Wednesday, January 22, 2014

You could see it coming right up Nicollet Mall

Part-time employee at Target? No health insurance plan for you:
Target Corp. said Tuesday that it will stop offering health insurance to its part-time employees because new online health exchanges offer workers an opportunity to buy coverage.

The Minneapolis-based retailer will give each worker $500 to help buy health insurance, and has arranged for one-on-one consultations with benefits manager Towers Watson to help with the transition.

The retailer announced the decision through its online site, “A Bullseye View: Behind the Scenes at Target,” in a Q&A with Jodee Kozlak, Target’s executive vice president of human resources.

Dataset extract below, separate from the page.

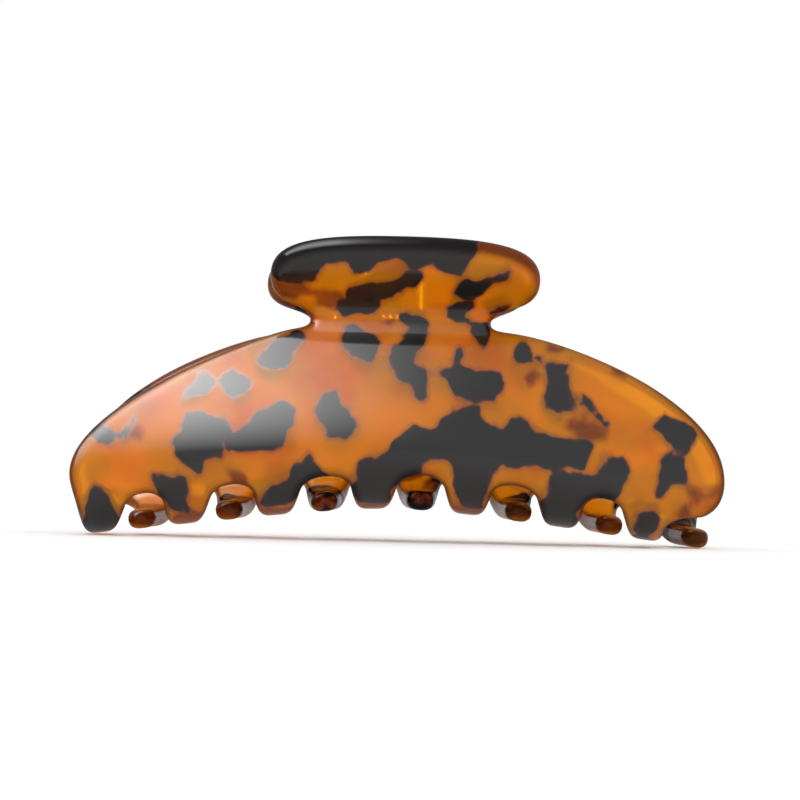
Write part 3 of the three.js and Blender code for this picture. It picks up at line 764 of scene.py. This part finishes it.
def rounded_copy(node, name, width):
    """A CAD node's shape with its creases rounded over."""
    source = bpy.data.objects[node]
    mesh = source.data.copy()
    mesh.name = name
    mesh.materials.clear()
    obj = bpy.data.objects.new(name, mesh)
    bpy.context.collection.objects.link(obj)
    work = bmesh.new()
    work.from_mesh(mesh)
    bmesh.ops.remove_doubles(work, verts=work.verts, dist=MERGE)
    bmesh.ops.dissolve_limit(work, angle_limit=FLAT_ANGLE, verts=work.verts, edges=work.edges)
    creases = [
        e for e in work.edges if len(e.link_faces) == 2 and e.calc_face_angle(0) > CREASE_ANGLE
    ]
    bmesh.ops.bevel(
        work, geom=creases, offset=width * MM, segments=3, profile=0.5, affect="EDGES",
        clamp_overlap=True,
    )
    bmesh.ops.triangulate(work, faces=work.faces)
    work.to_mesh(mesh)
    work.free()
    mesh.shade_smooth()
    mesh.set_sharp_from_angle(angle=SHARP_ANGLE)
    points = np.array([v.co for v in mesh.vertices]) / MM
    vector_attribute(obj, "sheet", points + BAR_SHIFT)
    float_attribute(obj, "rim", np.zeros(len(points)))
    return obj


def solid_of_revolution(name, profile, sides):
    """A solid about the pin's axis from (x, radius) points, poles at both ends."""
    rings = profile[1:-1]
    points = [(profile[0][0], 0, 0), (profile[-1][0], 0, 0)]
    for x, radius in rings:
        for k in range(sides):
            a = 2 * math.pi * k / sides
            points.append((x, radius * math.cos(a), radius * math.sin(a)))
    faces = []
    for k in range(sides):
        n = (k + 1) % sides
        faces.append((0, 2 + k, 2 + n))
        last = 2 + (len(rings) - 1) * sides
        faces.append((1, last + n, last + k))
        for r in range(len(rings) - 1):
            a, b = 2 + r * sides, 2 + (r + 1) * sides
            faces.append((a + k, a + n, b + n, b + k))
    obj = mesh_object(name, np.array(points) + (0, 0, HINGE_Z), faces)
    vector_attribute(obj, "along", points)
    return obj


PIN = 1.0
PIN_HEAD = 1.68
PIN_END = 11.05
PIN_HEAD_THICK = 0.7
PIN_HEAD_RIM = 0.14  # thickness of the head's rim, below its dome
PIN_HEAD_EASE = 0.12
PIN_DOME = 0.6  # under 1 makes the dome fuller than a half-round
PIN_SIDES = 48


def pin_profile():
    """The pin's profile, one end mirrored onto the other: shank and domed head."""
    half = [(PIN_END, PIN), (PIN_END, PIN_HEAD - PIN_HEAD_EASE)]
    dome = np.linspace(0, math.pi / 2, 9)[:-1]
    for a in dome:
        x = PIN_END + PIN_HEAD_RIM + (PIN_HEAD_THICK - PIN_HEAD_RIM) * math.sin(a)
        half.append((x, PIN_HEAD * math.cos(a) ** PIN_DOME))
    half.append((PIN_END + PIN_HEAD_THICK, 0))
    shank = [(x, PIN) for x in np.linspace(0, PIN_END - 0.3, 12)]
    right = shank + half
    return [(-x, r) for x, r in reversed(right)][:-1] + right


WIRE = 0.45
COIL = 1.75
COIL_TURNS = 6
COIL_HALF = 3.78
LEG = 11.5
LEG_LEAN = math.radians(35)
BEND = 0.9
FOOT = 2.4
FOOT_LEAN = 0.22
COIL_STEPS = 40  # points in each turn
LEG_STEPS = 14
BEND_STEPS = 8
FOOT_STEPS = 3
WIRE_SIDES = 16


def spring_path():
    """Foot, leg, coils, leg, foot, as one line of points about the pin axis."""

    def coil(t):
        turn = math.pi + LEG_LEAN + t * (math.pi * (2 * COIL_TURNS + 1) - 2 * LEG_LEAN)
        x = -COIL_HALF + t * COIL_HALF * 2
        return Vector((x, COIL * math.cos(turn), COIL * math.sin(turn)))

    def leg(start, side):
        way = Vector((0, side * math.sin(LEG_LEAN), math.cos(LEG_LEAN)))
        out = Vector(
            (side, side * FOOT_LEAN * math.cos(LEG_LEAN), -FOOT_LEAN * math.sin(LEG_LEAN))
        ).normalized()
        knee = start + way * LEG
        before, after = knee - way * BEND, knee + out * BEND
        line = [start.lerp(before, k / LEG_STEPS) for k in range(LEG_STEPS + 1)]
        for k in range(1, BEND_STEPS + 1):
            t = k / BEND_STEPS
            line.append(before.lerp(knee, t).lerp(knee.lerp(after, t), t))
        foot = knee + out * FOOT
        line += [after.lerp(foot, k / FOOT_STEPS) for k in range(1, FOOT_STEPS + 1)]
        return line

    steps = COIL_TURNS * COIL_STEPS
    coils = [coil(k / steps) for k in range(1, steps)]
    return leg(coil(0), -1)[::-1] + coils + leg(coil(1), 1)


def wire_mesh(name, path, radius, sides):
    """A round wire along a path, with rounded ends."""
    points, along = [], []
    travelled = 0.0
    up = Vector((0, 0, 1))
    rings = []
    caps = (0.0, 0.35, 0.65, 0.87, 1.0)
    first = (path[1] - path[0]).normalized()
    last = (path[-1] - path[-2]).normalized()
    # the rings of each rounded end, from its tip to the full radius
    for k in caps[:-1]:
        rings.append((path[0] - first * radius * (1 - k) * 0.9, radius * math.sqrt(k * (2 - k))))
    rings += [(p, radius) for p in path]
    for k in caps[-2::-1]:
        rings.append((path[-1] + last * radius * (1 - k) * 0.9, radius * math.sqrt(k * (2 - k))))
    for i, (centre, size) in enumerate(rings):
        before = rings[max(i - 1, 0)][0]
        after = rings[min(i + 1, len(rings) - 1)][0]
        way = (after - before).normalized()
        side = way.cross(up)
        if side.length < 0.2:
            side = way.cross(Vector((1, 0, 0)))
        side.normalize()
        up = side.cross(way).normalized()
        travelled += (centre - before).length
        for k in range(sides):
            a = 2 * math.pi * k / sides
            points.append(centre + (side * math.cos(a) + up * math.sin(a)) * max(size, 0.02))
            along.append((travelled, math.cos(a) * radius, math.sin(a) * radius))
    faces = []
    for i in range(len(rings) - 1):
        for k in range(sides):
            n = (k + 1) % sides
            faces.append(
                (i * sides + k, i * sides + n, (i + 1) * sides + n, (i + 1) * sides + k)
            )
    end = (len(rings) - 1) * sides
    faces.append(tuple(range(sides))[::-1])
    faces.append(tuple(end + k for k in range(sides)))
    lifted = np.array([tuple(p) for p in points]) + (0, 0, HINGE_Z)
    obj = mesh_object(name, lifted, faces)
    vector_attribute(obj, "along", along)
    return obj


# ------------------------------------------------------------------ build
# Tooth tips of the rear half that are dark or brown, as (x, radius).
REAR_TIPS = [(12.4, 3.0), (-4.1, 3.2), (-54.0, 2.2)]
REAR_BROWN_TIPS = [(43.8, 3.2), (28.8, 3.2), (-21.1, 3.2), (-51.0, 3.4)]
TIP_PLACE = -4.2  # height of the tooth tips in the pattern
TIP_STRETCH = 1.3
REAR_SHIFT = 260.0


def blots(places):
    """Round patches over tooth tips."""
    turns = [2 * math.pi * k / 8 for k in range(8)]
    return [
        [(x + r * math.cos(a), TIP_PLACE + TIP_STRETCH * r * math.sin(a)) for a in turns]
        for x, r in places
    ]


rear_dark = scattered(11, 46) + blots(REAR_TIPS)
rear_veil = scattered(5, 16) + blots(REAR_BROWN_TIPS)
front = bent_half("front_shell", False, DARK, VEILS_AND_TOOTH_SHADE, 0.0)
rear = bent_half("rear_shell", True, rear_dark, rear_veil, REAR_SHIFT)
shell = acetate("tortoiseshell")
for obj, body, node in ((front, "front_half", "front_jaw"), (rear, "rear_half", "rear_jaw")):
    obj.data.materials.append(shell)
    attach(obj, body)
    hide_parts(node)

plain_acetate = acetate("amber_hinge_acetate", patterned=False)
for side in ("front", "rear"):
    bar = rounded_copy(side + "_hinge_bar", side + "_hinge_block", BAR_ROUND)
    bar.data.materials.append(plain_acetate)
    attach(bar, side + "_half")
    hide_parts(side + "_hinge_bar")

pin = solid_of_revolution("pin_with_heads", pin_profile(), PIN_SIDES)
pin.data.materials.append(steel("drawn_steel_pin", (0.15, 9.0, 9.0)))
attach(pin, "front_half")
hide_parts("hinge_pin")

spring = wire_mesh("wound_spring", spring_path(), WIRE, WIRE_SIDES)
spring.data.materials.append(steel("drawn_steel_wire", (0.12, 7.0, 7.0)))
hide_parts("torsion_spring")
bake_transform(spring)

# ------------------------------------------------------------------ studio
FLOOR_SIZE = 6  # metres
FLOOR_WHITE = 0.9
FLOOR_GLOW = 0.16


def floor():
    bpy.ops.mesh.primitive_plane_add(size=FLOOR_SIZE, location=(0, 0, 0))
    obj = bpy.context.object
    obj.name = "floor"
    material, shader = node_tree("pale_floor")
    shader.inputs["Base Color"].default_value = (FLOOR_WHITE, FLOOR_WHITE, FLOOR_WHITE, 1)
    shader.inputs["Roughness"].default_value = 1.0
    shader.inputs["Specular IOR Level"].default_value = 0.0
    shader.inputs["Emission Color"].default_value = (1, 1, 1, 1)
    shader.inputs["Emission Strength"].default_value = FLOOR_GLOW
    obj.data.materials.append(material)


# The softbox is a length of cylinder over the clip's left, about the X axis.
BOX_RADIUS = 360
BOX_X = (-620, 32)
BOX_TURN = (9, 104)  # degrees up from the front
BOX_FADE = 110  # how far in from its right end it reaches full strength
BOX_EDGE = 42  # degrees over which its long sides fade
BOX_GLOW = 22.0
BOX_HEIGHT = 20
BOX_COLUMNS, BOX_ROWS = 60, 24


def softbox():
    """Seen only by glossy rays: it shows in reflections and lights nothing."""
    xs = np.linspace(BOX_X[0], BOX_X[1], BOX_COLUMNS + 1)
    turns = np.linspace(BOX_TURN[0], BOX_TURN[1], BOX_ROWS + 1)
    points, glow = [], []
    for turn in turns:
        a = math.radians(turn)
        edge = min(turn - BOX_TURN[0], BOX_TURN[1] - turn) / BOX_EDGE
        for x in xs:
            points.append((x, -BOX_RADIUS * math.cos(a), BOX_HEIGHT + BOX_RADIUS * math.sin(a)))
            fade = min((BOX_X[1] - x) / BOX_FADE, 1)
            glow.append(min(edge, 1) * fade**2)
    wide = BOX_COLUMNS + 1
    faces = [
        (r * wide + c, r * wide + c + 1, (r + 1) * wide + c + 1, (r + 1) * wide + c)
        for r in range(BOX_ROWS)
        for c in range(BOX_COLUMNS)
    ]
    mesh = bpy.data.meshes.new("softbox")
    mesh.from_pydata([tuple(v * MM for v in p) for p in points], [], faces)
    obj = bpy.data.objects.new("softbox", mesh)
    bpy.context.collection.objects.link(obj)
    float_attribute(obj, "glow", glow)
    material = bpy.data.materials.new("softbox")
    material.use_nodes = True
    g = Graph(material)
    g.tree.nodes.clear()
    output = g.node("ShaderNodeOutputMaterial")
    emission = g.node("ShaderNodeEmission")
    clear = g.node("ShaderNodeBsdfTransparent")
    both = g.node("ShaderNodeAddShader")
    g.link(g.math("MULTIPLY", g.attribute("glow"), BOX_GLOW), emission.inputs["Strength"])
    g.link(emission.outputs[0], both.inputs[0])
    g.link(clear.outputs[0], both.inputs[1])
    g.link(both.outputs[0], output.inputs["Surface"])
    mesh.materials.append(material)
    obj.visible_camera = False
    obj.visible_diffuse = False
    obj.visible_transmission = False
    obj.visible_shadow = False


def world():
    """Even white light from all round."""
    made = bpy.data.worlds.new("studio")
    bpy.context.scene.world = made
    made.use_nodes = True
    tree = made.node_tree
    tree.nodes.clear()
    output = tree.nodes.new("ShaderNodeOutputWorld")
    background = tree.nodes.new("ShaderNodeBackground")
    background.inputs["Color"].default_value = (1, 1, 1, 1)
    background.inputs["Strength"].default_value = 1.0
    tree.links.new(background.outputs[0], output.inputs["Surface"])


floor()
softbox()
world()

# ------------------------------------------------------------------ camera
CAMERA_AT = (-8.0, -530.0, 10.6)
CAMERA_AIM = (0.0, -18.0, 24.04)
CAMERA_ROLL = 1.42
FOCAL = 137.1

camera_data = bpy.data.cameras.new("camera")
camera_data.lens = FOCAL
camera_data.sensor_width = 36
camera_data.clip_start = 0.01
camera = bpy.data.objects.new("camera", camera_data)
bpy.context.collection.objects.link(camera)
camera.location = Vector(CAMERA_AT) * MM
look = (Vector(CAMERA_AIM) - Vector(CAMERA_AT)).to_track_quat("-Z", "Y").to_matrix().to_4x4()
camera.matrix_world = (
    Matrix.Translation(Vector(CAMERA_AT) * MM)
    @ look
    @ Matrix.Rotation(math.radians(CAMERA_ROLL), 4, "Z")
)
bpy.context.scene.camera = camera
bpy.context.scene.view_settings.view_transform = "Standard"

In the article, Kozlak acknowledged the disruption to workers. But she said the exchanges might offer options that some workers will prefer, and noted that those who qualify for subsidies and tax credits could find insurance that is less expensive than their current plan offered by Target.
A few thoughts:

  • I put in nearly a decade at Target and while they offered health plans to part-timers, it was never very attractive coverage, which isn't surprising. Just the administrative hassle involved in administering a program for part-timers was more than most companies would want to have.
  • I kinda doubt Kozlak's assertion that the exchanges will offer better plans, though. It's not cost-effective for any insurer to offer such coverage and it tends to be priced accordingly.
  • The subsidies and tax credits might help some, but at bottom that's money that someone else is going to provide. If you're wondering who that someone is, grab a mirror. And if you're surprised by that, make sure you can fog the mirror.
It's never a Target labor article unless we hear from Bernie Hesse, the schlub who has been trying to organize Target for decades. He's such an effective spokesman that the Star Tribune couldn't even spell his name correctly in the article:
But Twin Cities union organizer Bernie Hess sees the move to shift workers to public exchanges as part of “a disturbing trend” among retailers. He fears that low-wage workers, many of whom qualify for public health programs, will have their hours limited because corporations can get off the hook financially by sending people to the exchanges.

“All of a sudden where you used to work 31 hours a week, it’ll be cut to 28 hours or less — and that’s a huge hit,” said Hess, of the United Food and Commercial Workers Local 789 in St. Paul. “You’ll see a department that might have one or two real full-timers and the rest will be these perpetual part-time people who will never have a chance for full-time hours because Target is looking at everyone as a cost.”
I can assure you that Target looks at everyone as a cost. They always have. All businesses do. And all businesses respond to incentives. If it's going to cost a business significantly more to keep someone on for an extra 2-3 hours a week, that person had better deliver significant value for those extra 2-3 hours. This isn't a revelation to anyone who thinks about the matter for more than a minute. Ol' Bernie isn't gonna solve that problem for anyone.

4 comments:

Gino said...

hesse is no fool. everybody even remotely involved in the collective bargaining process fully understands that labor costs, and those costs have a lot to do with how much labor is purchased.

he is engaging another tactic of Labor: righteous indignation. historically, it plays well with the masses.

Mr. D said...

All true, Gino. In my mind, Hesse's become a comic figure because he's never made any progress with Target, despite his Ahab-like obsession with the white whale with the red bullseye festooned upon it. I've been gone from Target 10 years and he's been at this fruitless task for at least 15 years now.

Gino said...

i would assume that he measures his press in inches.

he not about the workers, he about his status as a 'champion of the workers' that butters his bread.

Anonymous said...

Nice use of Yiddish to finger the Jew. That's what makes 'em so sneaky, they blend in with white people a little too well, so it helps your audience to give them some help to "spot the Jew" when you slip in a bit of their mealy-mouthed argot to describe what you really feel about 'em. See, with a guy like Obama, you don't need to call 'em "shiftless" or "uppity" or "fried-chicken-eating-watermelon-seed-spitting-mongrel-porch-monkey" because all you have to do is open your eyes to see it's the Godshonest truth. Well done, putz.